The core of this argument is that the focus of the 70 weeks prophecy is about The Temple and Jerusalem, and nothing significant happened there when Jesus died. Their forgetting something important. Matthew 27:51, Mark 15:38 and Luke 23:45 all record then when Jesus died on The Cross "And, behold, the veil of the temple was rent in twain from the top to the bottom;". The Temple physically stood for another 40 years, but it's Mosaic anointing ended when Jesus finally became the true Sacrificial offering all the others were only rehearsals for.  I'll again quote the Talmud Yoma 39b

Our Rabbis taught: During the last forty years before the destruction of the Temple the lot [‘For the Lord’] did not come up in the right hand; nor did the crimson-coloured strap become white; nor did the westernmost light shine; and the doors of the Hekal would open by themselves, until R. Johanan b. Zakkai rebuked them, saying: Hekal, Hekal, why wilt thou be the alarmer thyself? I know about thee that thou wilt be destroyed, for Zechariah ben Ido has already prophesied concerning thee: Open thy doors, O Lebanon, that the fire may devour thy cedars.
So actually even what this wrong interpretation says the 62 weeks points to happened in 30 A.D. So I've come to interpret "Messiah be cut off" as having a double meaning, both referring to Jesus' death on the Cross, and the removing of divine presence from The Temple when the veil was torn.

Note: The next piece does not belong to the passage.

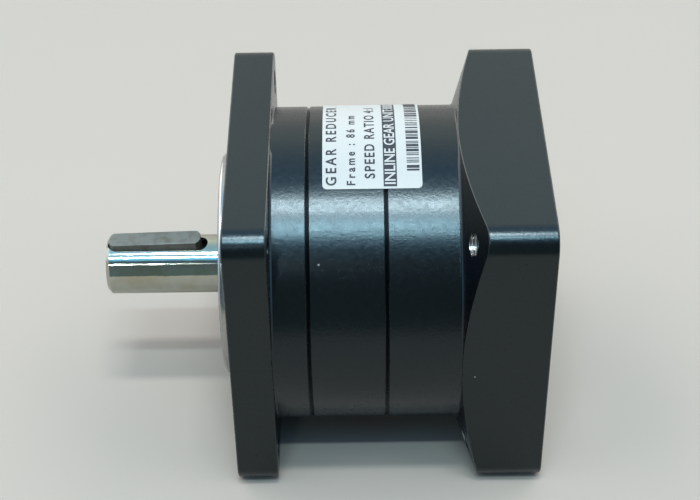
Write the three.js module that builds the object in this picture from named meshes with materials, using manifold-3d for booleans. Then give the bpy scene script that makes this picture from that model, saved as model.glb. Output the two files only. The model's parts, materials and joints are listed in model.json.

Jerome records in his Letter to Hedibia 120.8 that some early altered versions of Matthew's Gospels added to Matthew 27:51 that the lintel of the Temple collapsed.

After the Triumphal Entry Luke 19:41 records that Jesus.

And when he was come near, he beheld the city, and wept over it, saying, If thou hadst known, even thou, at least in this thy day, the things which belong unto thy peace! but now they are hid from thine eyes.
And goes on to foretell Jerusalem's coming destruction. The people were judged for failing to recognize prophecy had been fulfilled. And not just because what he did matched what Zachariah 9:9 described, a false Messiah could attempt such a thing. The phrase "in this thy day", clearly tells us timing was the key. The context of the coming destruction of Jerusalem clearly tells us to look to Daniel 9, no where else does the Hebrew Bible speak of Jerusalem being destroyed again in addition to the destruction in 588 BC. And then in verse 44 the matter is made more clear "because thou knewest not the time of thy visitation."

So using Scripture to interpret Scripture, that settles the matter for me.

All I'll say here on the 70th Week, is that based on the Interpretation I've laid out of the first 69, the 70th Week must begin with the consecration of the Third Temple. The view of some that it'll not be finished being built till the halfway point I feel is erroneous and potentially sets the stage of part of the End Time deception.  My understanding of Revelation 11 being the first half of the 70th Week backs that up.

Update March 2024: A Huge Section of this was Copy/Pasted form somewhere else without credit and now I don't even remember what the source.  I'm Sorry about that.